EXERCISE REQUIREMENTS: Pull out each line of the data that includes the word "this".

STORED ROWS:
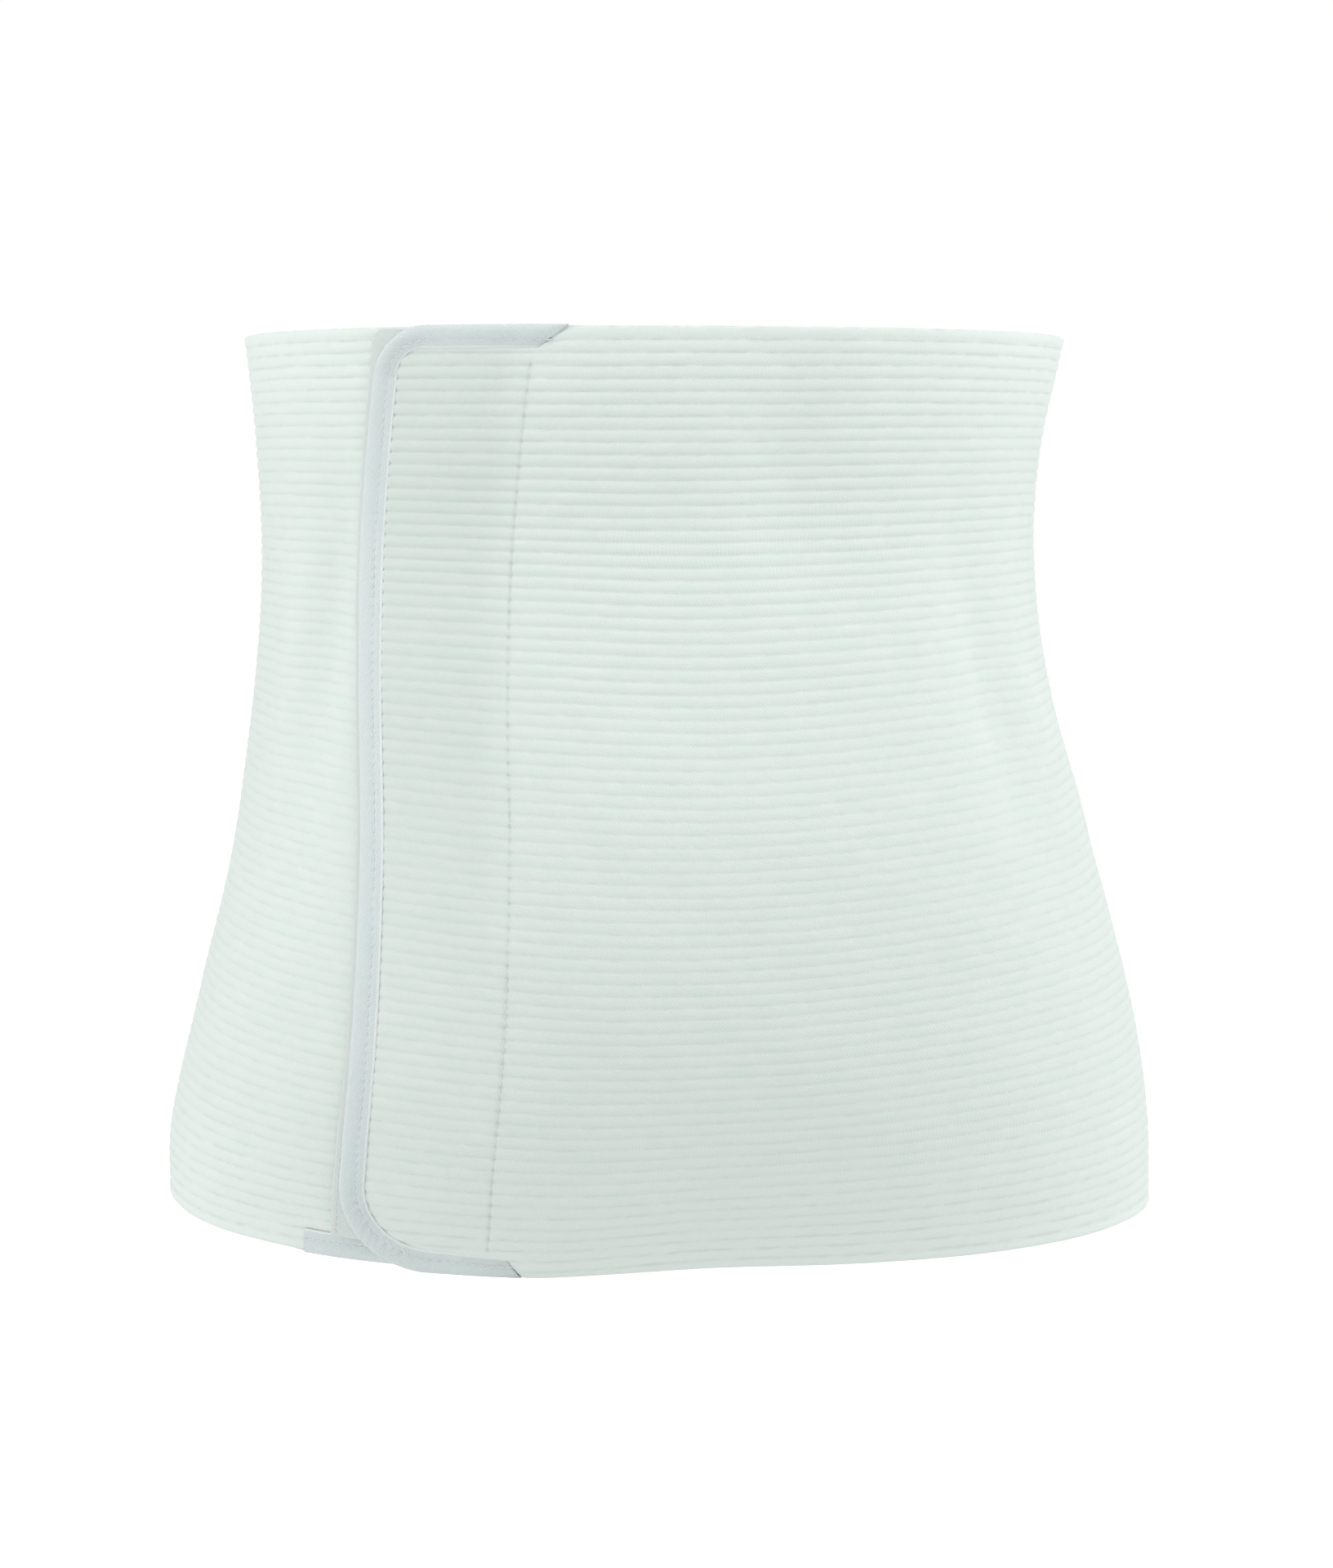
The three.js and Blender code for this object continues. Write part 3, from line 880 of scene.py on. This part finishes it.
def makeRibTree():
    tree, given = newGeometryTree("ribs", ["Height variation", "Variation size", "Waviness"])
    scaled = tree.scaledVector(named(tree, "clothAt", "FLOAT_VECTOR"), 1 / given["Variation size"])
    uneven = tree.noise(scaled, 1.0, 3.0, 0.55)
    wave = tree.noise(scaled, 0.35, 1.0)
    count = named(tree, "ribCount") + (wave - 0.5) * given["Waviness"] * 2.0
    phase = count.math("FRACT", count)
    fromGroove = 1.0 - (2.0 * phase - 1.0).absolute()
    crest = 1.0 - (1.0 - fromGroove) ** band["crestRoundness"]
    size = 1.0 + (uneven - 0.5) * given["Height variation"] * 2.0
    rise = crest * named(tree, "ribDepth") * size * metre
    offset = tree.scaledVector(named(tree, "outward", "FLOAT_VECTOR"), rise)
    moved = tree.node("GeometryNodeSetPosition", {}, {"Geometry": given["Geometry"], "Offset": offset})
    kept = tree.node(
        "GeometryNodeStoreNamedAttribute",
        {"data_type": "FLOAT", "domain": "POINT"},
        {"Geometry": moved, "Name": "ribHeight", "Value": crest * size},
    )
    closeTree(tree, kept, given["Material"])
    return tree


def innerPlaces(rows):
    # The inner face has fewer rows than the outer, but all of those at the long edges
    spare = len(band["edgeRows"])
    fromEnds = [(place, min(place, len(rows) - 1 - place)) for place in range(len(rows))]
    return [place for place, steps in fromEnds if place % band["innerEvery"] == 0 or steps <= spare]


def makeBand():
    rows = bandRows()
    keep = innerPlaces(rows)
    outer = bandFace(rows, True)
    inner = bandFace(rows[keep], False)
    columns = outer[0].shape[1]
    innerStart = outer[0].size
    faces = gridFaces(gridIndex(0, len(rows), columns))
    faces += gridFaces(gridIndex(innerStart, len(keep), columns), flipped=True)
    for column in range(columns - 1):  # the two long edges
        top = innerStart + column
        faces.append([column + 1, column, top, top + 1])
        hem = (len(rows) - 1) * columns + column
        low = innerStart + (len(keep) - 1) * columns + column
        faces.append([hem, hem + 1, low + 1, low])
    for place in range(len(keep) - 1):  # the two ends, several outer rows to one inner row
        steps = range(keep[place], keep[place + 1] + 1)
        for column, flipped in ((0, False), (columns - 1, True)):
            upper = innerStart + place * columns + column
            ring = [row * columns + column for row in steps] + [upper + columns, upper]
            faces.append(ring[::-1] if flipped else ring)
    arc, down, points, normals, depth, seam, flapShadeOverStrip = (
        np.concatenate([first.reshape(-1, *first.shape[2:]), second.reshape(-1, *second.shape[2:])])
        for first, second in zip(outer, inner)
    )
    attributes = {
        "ribCount": down / ribPitch,
        "ribDepth": depth,
        "seamShare": seam,
        "flapShadeOverStrip": flapShadeOverStrip,
        "outward": normals,
        "clothAt": np.stack([arc, down, 0 * arc], axis=-1),
    }
    cloth = np.stack([arc, down], axis=-1)
    piece = newPiece("elastic_band", points, faces, cloth, attributes=attributes)
    values = {
        "Height variation": band["variation"],
        "Variation size": band["variationSize"],
        "Waviness": band["waviness"],
        "Material": materials["elastic"],
    }
    runTree(piece, makeRibTree(), values)
    for label in ("ribCount", "ribDepth", "outward", "clothAt"):
        piece.data.attributes.remove(piece.data.attributes[label])
    return piece


elasticBand = makeBand()
print("elastic band:", len(elasticBand.data.polygons), "faces")


# Binding tapes, folded over both ends of the band

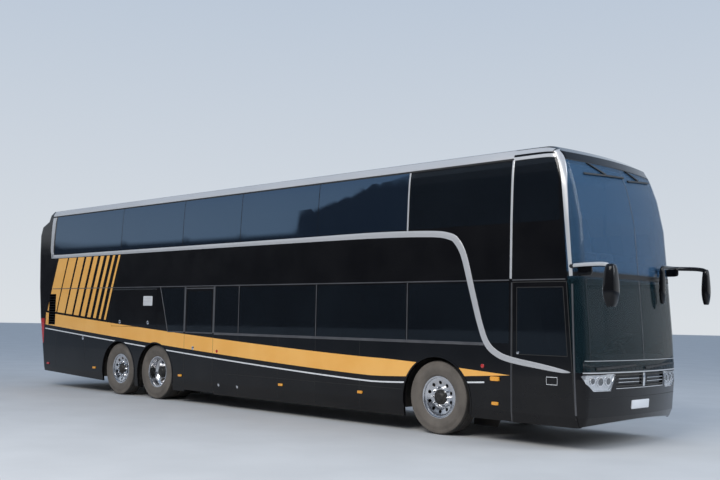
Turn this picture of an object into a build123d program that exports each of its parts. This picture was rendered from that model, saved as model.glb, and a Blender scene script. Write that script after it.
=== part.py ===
from build123d import *
import math
import os

# Three-axle double-deck touring coach. X points forward, Y to the left, Z up.
# The origin is on the ground, below the middle of the box round the coach.
os.makedirs("parts", exist_ok=True)

# Overall sizes, lengths measured from the front axle
body_width = 2550
body_height = 3975
skirt_height = 210
nose_reach = 2512
tail_reach = 11970
mirror_reach = 2940
wheelbase = 7000
tandem_spacing = 1300
nose_bow_radius = 6000
tail_bow_radius = 16000

# Wall, glass and gaps
wall_thickness = 45
glass_thickness = 8
liner_thickness = 6
panel_gap = 6
seat_clearance = 0.3
cabin_pillar = 25

# Levels
cant_height = 3800
brow_height = 3740
windscreen_low = 985
windscreen_split_low = 2200
windscreen_split_high = 2255
lower_window_low = 1320
lower_window_high = 2130
upper_window_low = 2930
upper_window_high = 3765
lower_floor_height = 460
platform_height = 750
upper_floor_height = 2230
floor_thickness = 40
bay_floor_height = 1345

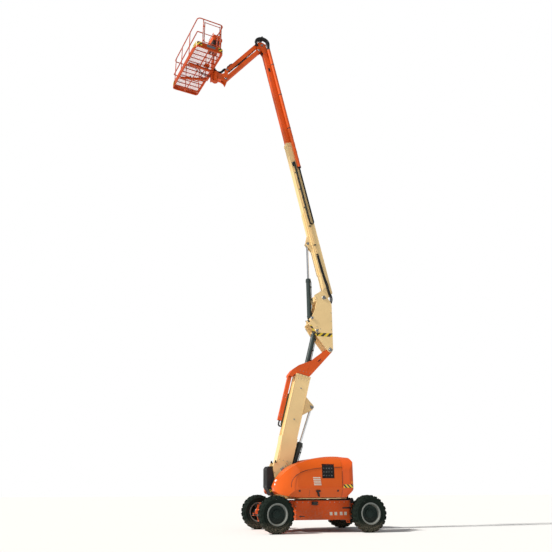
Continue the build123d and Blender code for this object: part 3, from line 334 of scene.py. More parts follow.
def lathe(bm, origin, axis, profile, steps=48):
    """Turn (radius, distance along the axis) pairs; an end is capped unless the profile closes."""
    axis = Vector(axis).normalized()
    first = axis.orthogonal().normalized()
    second = axis.cross(first)
    rings = []
    for radius, height in profile:
        middle = Vector(origin) + axis * height
        turns = (2 * math.pi * k / steps for k in range(steps if radius > 1e-6 else 1))
        rings.append([bm.verts.new(middle + (first * math.cos(a) + second * math.sin(a)) * radius) for a in turns])
    closed = profile[0] == profile[-1]
    if closed:
        bmesh.ops.delete(bm, geom=rings[-1], context="VERTS")
        rings[-1] = rings[0]
    faces = [] if closed else [bm.faces.new(ring) for ring in (rings[0], rings[-1]) if len(ring) > 2]
    for one, two in zip(rings, rings[1:]):
        for k in range(steps):
            n = (k + 1) % steps
            corners = one[k % len(one)], one[n % len(one)], two[n % len(two)], two[k % len(two)]
            faces.append(bm.faces.new(list(dict.fromkeys(corners))))
    bmesh.ops.recalc_face_normals(bm, faces=faces)


def bar(bm, start, end, radius, steps=16):
    """A round bar with chamfered ends between two places in the room."""
    start, end = Vector(start), Vector(end)
    length = (end - start).length
    c = min(0.003, radius * 0.4, length * 0.3)
    lathe(bm, start, end - start, [(radius - c, 0), (radius, c), (radius, length - c), (radius - c, length)], steps)


def ride(made, body):
    """Make a finished object move with one body and list it among the pieces."""
    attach(made, body)
    PIECES.append(made.name)
    return made


def piece(bm, name, body, material, slot):
    """Turn the mesh in progress into a named piece."""
    mesh = bpy.data.meshes.new(name)
    bm.to_mesh(mesh)
    bm.free()
    mesh.materials.clear()
    mesh.materials.append(material)
    mesh.shade_smooth()
    mesh.set_sharp_from_angle(angle=math.radians(35))
    return ride(new_object(name, mesh), body)


STEEL, HOSE, BLACK = (steel, "cylinder_paint"), (hose_rubber, "track"), (black, "black_cover")
ORANGE, CREAM = (orange, "orange_paint"), (cream, "cream_paint")
DARK, PLATE = (dark, "cylinder_paint"), (plate_white, "rim_paint")
AXLE, ENGINE = (orange, "axle_paint"), (cast_metal, "engine_block")
print("mesh moves ready")

# %% [markdown]
# Bolts, tread blocks, chain links and vents repeat by a rule, so Geometry Nodes place them.  One
# small tree makes points round a circle, another makes a straight row and a third follows a path.
# Each carries the same item to every point, turns it where needed and realizes the copies.

# %% Repeating trees
def repeat_tree(name, sizes, build):
    tree = bpy.data.node_groups.new(name, "GeometryNodeTree")
    for label, kind in {"Geometry": "Geometry", **sizes}.items():
        tree.interface.new_socket(label, in_out="INPUT", socket_type=f"NodeSocket{kind}")
    tree.interface.new_socket("Geometry", in_out="OUTPUT", socket_type="NodeSocketGeometry")
    start = tree.nodes.new("NodeGroupInput").outputs
    points, rotation = build(tree, start)
    copies = add(tree, "GeometryNodeInstanceOnPoints", Points=points, Instance=start["Geometry"], **rotation)
    solid = add(tree, "GeometryNodeRealizeInstances", Geometry=copies.outputs[0])
    tree.links.new(solid.outputs[0], tree.nodes.new("NodeGroupOutput").inputs[0])
    return tree


def facing(tree, vector, pivot):
    """A turn that points each copy's X axis along vector."""
    turn = add(tree, "FunctionNodeAlignRotationToVector", {"axis": "X", "pivot_axis": pivot}, Vector=vector)
    return {"Rotation": turn.outputs[0]}


def ring_points(tree, start):
    circle = add(tree, "GeometryNodeMeshCircle", Vertices=start["Count"], Radius=start["Radius"])
    return circle.outputs[0], facing(tree, add(tree, "GeometryNodeInputPosition").outputs[0], "Z")


def row_points(tree, start):
    return add(tree, "GeometryNodeMeshLine", Count=start["Count"], Offset=start["Step"]).outputs[0], {}


def path_points(tree, start):
    path = add(tree, "GeometryNodeObjectInfo", {"transform_space": "ORIGINAL"}, Object=start["Path"])
    even = add(tree, "GeometryNodeCurveToPoints", {"mode": "COUNT"}, Curve=path.outputs["Geometry"],
               Count=start["Count"])
    return even.outputs["Points"], facing(tree, even.outputs["Tangent"], "Y")


ring_tree = repeat_tree("ring", {"Count": "Int", "Radius": "Float"}, ring_points)
row_tree = repeat_tree("row", {"Count": "Int", "Step": "Vector"}, row_points)
path_tree = repeat_tree("path", {"Count": "Int", "Path": "Object"}, path_points)


def evaluated_mesh(holder):
    """Bake an object's modifiers or bevel into a mesh, and drop the object."""
    mesh = bpy.data.meshes.new_from_object(holder.evaluated_get(bpy.context.evaluated_depsgraph_get()))
    bpy.data.objects.remove(holder)
    return mesh


def repeat(bm, item, tree, count, spacing, place):
    """Pour copies of an item into bm; spacing is a ring's radius, a row's step or a path."""
    mesh = bpy.data.meshes.new("item")
    item.to_mesh(mesh)
    item.free()
    holder = new_object("item", mesh)
    modifier = holder.modifiers.new("repeat", "NODES")
    modifier.node_group = tree
    sockets = [s.identifier for s in tree.interface.items_tree if s.in_out == "INPUT"]
    modifier[sockets[1]], modifier[sockets[2]] = count, spacing
    copies = evaluated_mesh(holder)
    copies.transform(place)
    bm.from_mesh(copies)


def aim(origin, axis, x_axis=(1, 0, 0)):
    """A matrix whose Z follows axis and whose X lies near x_axis."""
    z = Vector(axis).normalized()
    y = z.cross(Vector(x_axis)).normalized()
    return Matrix.Translation(Vector(origin)) @ Matrix((y.cross(z), y, z)).transposed().to_4x4()


def hexagon(size, height):
    """A hexagon bolt head with a washer, standing on the XY plane at the origin."""
    bm = bmesh.new()
    lathe(bm, (0, 0, 0), UP, [(size * 0.72, 0), (size * 0.72, height * 0.25)], 12)
    lathe(bm, (0, 0, height * 0.25), UP, [(size * 0.56, 0), (size * 0.56, height * 0.6),
                                          (size * 0.44, height * 0.75)], 6)
    return bm


def bolt(bm, origin, axis, size=0.016, height=0.01):
    row = aim(origin, axis, Vector(axis).orthogonal())
    repeat(bm, hexagon(size, height), row_tree, 1, (0, 0, 0), row)


def bolt_ring(bm, origin, axis, radius, count, size=0.02, height=0.014):
    repeat(bm, hexagon(size, height), ring_tree, count, radius, aim(origin, axis))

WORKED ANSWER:
The three.js and Blender code for this object continues. Write part 3, from line 880 of scene.py on. This part finishes it.
Turn this picture of an object into a build123d program that exports each of its parts. This picture was rendered from that model, saved as model.glb, and a Blender scene script. Write that script after it.
Continue the build123d and Blender code for this object: part 3, from line 334 of scene.py. More parts follow.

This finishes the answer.